* Raw data:
-- -- --
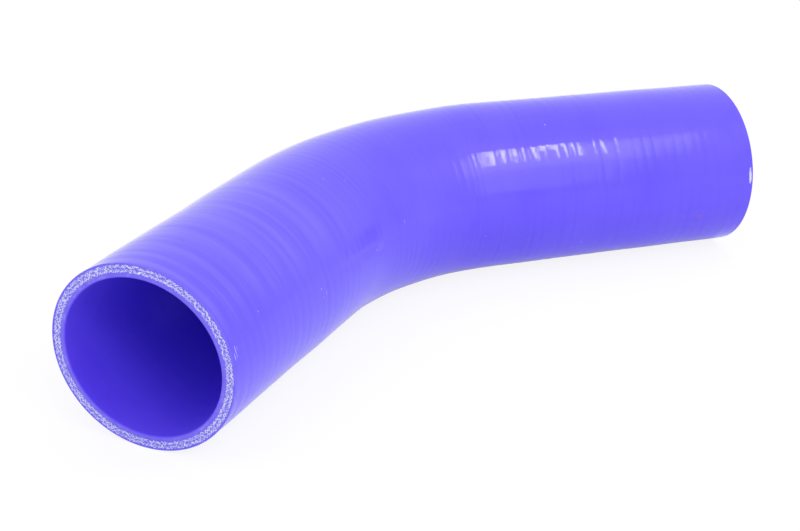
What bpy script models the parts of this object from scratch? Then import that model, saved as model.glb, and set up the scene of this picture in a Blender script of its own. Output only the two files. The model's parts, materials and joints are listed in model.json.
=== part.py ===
"""Forty-five degree silicone coolant hose coupler, lying on its side.

The hose is one cured piece: a round wall swept along a straight near leg, a bend
and a straight far leg, cut square at both mouths. The far leg's axis runs along +X
and the near leg turns away from it towards -Y. Each mouth has sagged a little under
the hose's own weight, so it is slightly wider than it is high, and the hose lies on
the floor along its whole underside. The origin is the middle of the hose's bounding
box, on the floor. Lengths are in metres and +Z is up.
"""

import math

import bmesh
import bpy
from mathutils import Vector

# Driving dimensions
BORE_DIAMETER = 0.051
WALL = 0.0045
BEND_ANGLE = math.radians(45.0)
BEND_RADIUS = 0.116
NEAR_LEG = 0.094
FAR_LEG = 0.094
NEAR_MOUTH_SAG = 0.0018
FAR_MOUTH_SAG = 0.0010
SAG_REACH = 0.120
RIM_ROUNDING = 0.0004

# Fineness of the mesh
POINTS_AROUND = 56
LEG_STEPS = 6
BEND_STEPS = 14
RIM_SEGMENTS = 2
SMOOTH_UP_TO = math.radians(35.0)

# Sizes that follow from the driving ones
OUTER_RADIUS = BORE_DIAMETER / 2 + WALL
BEND_LENGTH = BEND_RADIUS * BEND_ANGLE
RIM_ROUNDING_KEPT = min(RIM_ROUNDING, WALL / 4)

# Finish of the silicone
SILICONE_COLOUR = (0.15, 0.12, 0.93, 1.0)
SILICONE_ROUGHNESS = 0.35


def remove_everything():
    """Empty the scene that the script starts from."""
    for thing in list(bpy.data.objects):
        bpy.data.objects.remove(thing, do_unlink=True)


def stations():
    """Distances along the centreline at which the wall gets a loop of points.

    Distance 0 is where the bend meets the far leg. The bend and the near leg lie
    at negative distances.
    """
    near_mouth = -BEND_LENGTH - NEAR_LEG
    near_leg = [near_mouth + NEAR_LEG * step / LEG_STEPS for step in range(LEG_STEPS)]
    bend = [BEND_LENGTH * (step / BEND_STEPS - 1) for step in range(BEND_STEPS)]
    far_leg = [FAR_LEG * step / LEG_STEPS for step in range(LEG_STEPS + 1)]
    return near_leg + bend + far_leg


def centreline(distance):
    """Place on the centreline at a distance, and the direction to its left."""
    turn = min(max(-distance / BEND_RADIUS, 0.0), BEND_ANGLE)
    along = Vector((math.cos(turn), math.sin(turn), 0.0))
    left = Vector((-math.sin(turn), math.cos(turn), 0.0))
    bend_centre = Vector((0.0, -BEND_RADIUS, 0.0))
    place = bend_centre + BEND_RADIUS * left
    straight = max(distance, 0.0) + min(distance + BEND_LENGTH, 0.0)
    return place + straight * along, left


def faded(from_mouth):
    """Share of a mouth's sag that is left at a distance from it: 1 at the mouth."""
    return max(1.0 - from_mouth / SAG_REACH, 0.0) ** 2


def sag(distance):
    """How much lower than round the section stands at a distance."""
    from_near_mouth = distance + BEND_LENGTH + NEAR_LEG
    from_far_mouth = FAR_LEG - distance
    return NEAR_MOUTH_SAG * faded(from_near_mouth) + FAR_MOUTH_SAG * faded(from_far_mouth)


def loop_of_points(mesh, distance, radius):
    """Add one closed loop of points around the centreline.

    The outer wall's lowest point stays on the floor, at height 0, so the section
    sinks by half of its sag.
    """
    place, left = centreline(distance)
    lowered = sag(distance)
    axis_height = OUTER_RADIUS - lowered / 2
    points = []
    for step in range(POINTS_AROUND):
        angle = math.tau * step / POINTS_AROUND
        reach = radius + lowered / 2 * math.cos(2 * angle)
        height = axis_height + reach * math.sin(angle)
        point = place + reach * math.cos(angle) * left + Vector((0.0, 0.0, height))
        points.append(mesh.verts.new(point))
    return points


def skin(mesh, loops):
    """Join each loop to the next one with quads, and the last to the first."""
    for here, onward in zip(loops, loops[1:] + loops[:1]):
        for step in range(POINTS_AROUND):
            beyond = (step + 1) % POINTS_AROUND
            mesh.faces.new((here[step], here[beyond], onward[beyond], onward[step]))


def round_the_rims(mesh, rims):
    """Round the edges where both cut faces meet the wall's outside and the bore."""
    edges = []
    for rim in rims:
        for here, beyond in zip(rim, rim[1:] + rim[:1]):
            edges.append(mesh.edges.get((here, beyond)))
    bmesh.ops.bevel(mesh, geom=edges, offset=RIM_ROUNDING_KEPT, offset_type='OFFSET',
                    segments=RIM_SEGMENTS, profile=0.5, affect='EDGES')


def centre_on_the_floor(mesh):
    """Move the hose so that the middle of its bounding box is over the origin."""
    lowest = [min(point.co[axis] for point in mesh.verts) for axis in range(3)]
    highest = [max(point.co[axis] for point in mesh.verts) for axis in range(3)]
    middle = Vector(((lowest[0] + highest[0]) / 2, (lowest[1] + highest[1]) / 2, lowest[2]))
    bmesh.ops.translate(mesh, verts=mesh.verts, vec=-middle)


def silicone():
    """Glossy blue-violet silicone."""
    material = bpy.data.materials.new("blue_silicone")
    material.use_nodes = True
    shader = material.node_tree.nodes["Principled BSDF"]
    shader.inputs["Base Color"].default_value = SILICONE_COLOUR
    shader.inputs["Roughness"].default_value = SILICONE_ROUGHNESS
    shader.inputs["Metallic"].default_value = 0.0
    material.diffuse_color = SILICONE_COLOUR
    return material


def elbow_hose():
    """The whole hose: outside and bore as one closed wall."""
    mesh = bmesh.new()
    distances = stations()
    outside = [loop_of_points(mesh, distance, OUTER_RADIUS) for distance in distances]
    bore = [loop_of_points(mesh, distance, BORE_DIAMETER / 2) for distance in distances]
    skin(mesh, outside + bore[::-1])
    round_the_rims(mesh, (outside[0], outside[-1], bore[0], bore[-1]))
    bmesh.ops.recalc_face_normals(mesh, faces=mesh.faces)
    centre_on_the_floor(mesh)

    wall = bpy.data.meshes.new("elbow_hose")
    mesh.to_mesh(wall)
    mesh.free()
    wall.shade_smooth()
    wall.set_sharp_from_angle(angle=SMOOTH_UP_TO)
    wall.materials.append(silicone())
    hose = bpy.data.objects.new("elbow_hose", wall)
    bpy.context.scene.collection.objects.link(hose)
    return hose


def main():
    """Model the coupler."""
    remove_everything()
    elbow_hose()


main()
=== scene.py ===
"""Looks of a forty-five degree silicone coolant hose coupler.

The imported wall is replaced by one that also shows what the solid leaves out: the
shallow turns of the tape that held the wall while it cured, the rounded edges of the
cut, and the knitted plies that come out between cover and liner at both mouths.

Lengths are in metres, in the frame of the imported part. A place on the hose is given by
its distance along the centreline and its angle around it. Distance 0 is where the bend
meets the far leg, and the bend and the near leg lie at negative distances. The angle
runs from the outer side of the bend over the top. Inside the materials the same places
are in millimetres.
"""

from __future__ import annotations

import json
import logging
import math
from collections.abc import Callable, Iterable, Sequence
from dataclasses import dataclass, field
from enum import Enum
from functools import cached_property

import bpy
import numpy as np
from mathutils import Matrix, Vector

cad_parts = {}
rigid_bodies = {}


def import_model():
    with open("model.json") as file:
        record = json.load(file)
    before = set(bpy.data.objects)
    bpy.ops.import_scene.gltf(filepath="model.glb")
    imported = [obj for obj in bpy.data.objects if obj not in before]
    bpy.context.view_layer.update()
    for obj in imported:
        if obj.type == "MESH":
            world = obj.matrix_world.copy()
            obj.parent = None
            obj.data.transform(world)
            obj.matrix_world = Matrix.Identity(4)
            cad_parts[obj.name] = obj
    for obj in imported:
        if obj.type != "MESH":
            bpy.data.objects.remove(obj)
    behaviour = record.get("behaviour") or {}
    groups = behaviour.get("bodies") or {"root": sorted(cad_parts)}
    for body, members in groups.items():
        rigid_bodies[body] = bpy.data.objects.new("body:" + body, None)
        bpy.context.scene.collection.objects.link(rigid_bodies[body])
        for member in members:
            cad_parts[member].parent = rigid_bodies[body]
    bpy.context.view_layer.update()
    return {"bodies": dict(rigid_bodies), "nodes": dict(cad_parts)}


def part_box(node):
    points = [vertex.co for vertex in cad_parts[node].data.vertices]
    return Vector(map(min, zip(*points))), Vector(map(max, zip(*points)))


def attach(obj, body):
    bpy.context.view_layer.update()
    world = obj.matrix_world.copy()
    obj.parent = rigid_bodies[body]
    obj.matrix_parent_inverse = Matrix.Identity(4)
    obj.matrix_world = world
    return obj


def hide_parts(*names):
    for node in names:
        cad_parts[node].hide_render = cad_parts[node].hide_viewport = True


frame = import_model()

LOG = logging.getLogger("coolant_hose_coupler")
PACKED_WALL = "elbow_hose"
TO_MM = 1000.0

Colour = tuple[float, float, float]
Point = tuple[float, float, float]
Span = tuple[float, float]
RampEnds = tuple[float, float, float, float]
Numbers = np.ndarray
Material = bpy.types.Material
Piece = bpy.types.Object
Node = bpy.types.Node
Socket = bpy.types.NodeSocket
Sources = bpy.types.NodeOutputs
Inputs = dict[str | int, object]

WHITE: Colour = (1.0, 1.0, 1.0)
ALONG, SIDEWAYS, UPWARD = 0, 1, 2
FIRST_COLOUR, SECOND_COLOUR, MIXED_COLOUR = 6, 7, 2


class Zone(Enum):
    """Part of the wall's skin. The value is its material slot."""

    COVER = 0
    CUT = 1
    BORE = 2


class Mouth(Enum):
    """One end of the hose. The value is the way along the centreline that leads out."""

    NEAR = -1
    FAR = 1


def put_in_scene(name: str, made_of: bpy.types.ID) -> Piece:
    """Make an object of a mesh or a camera and link it."""
    piece = bpy.data.objects.new(name, made_of)
    bpy.context.scene.collection.objects.link(piece)
    return piece


# Shapes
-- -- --
* Do this:
Exactly the lines above from the one with "wall.materials.append(silicone())" to the one with "record = json.load(file)", both included, are to be quoted; leave the rest out.

* Written solution:
    wall.materials.append(silicone())
    hose = bpy.data.objects.new("elbow_hose", wall)
    bpy.context.scene.collection.objects.link(hose)
    return hose


def main():
    """Model the coupler."""
    remove_everything()
    elbow_hose()


main()
=== scene.py ===
"""Looks of a forty-five degree silicone coolant hose coupler.

The imported wall is replaced by one that also shows what the solid leaves out: the
shallow turns of the tape that held the wall while it cured, the rounded edges of the
cut, and the knitted plies that come out between cover and liner at both mouths.

Lengths are in metres, in the frame of the imported part. A place on the hose is given by
its distance along the centreline and its angle around it. Distance 0 is where the bend
meets the far leg, and the bend and the near leg lie at negative distances. The angle
runs from the outer side of the bend over the top. Inside the materials the same places
are in millimetres.
"""

from __future__ import annotations

import json
import logging
import math
from collections.abc import Callable, Iterable, Sequence
from dataclasses import dataclass, field
from enum import Enum
from functools import cached_property

import bpy
import numpy as np
from mathutils import Matrix, Vector

cad_parts = {}
rigid_bodies = {}


def import_model():
    with open("model.json") as file:
        record = json.load(file)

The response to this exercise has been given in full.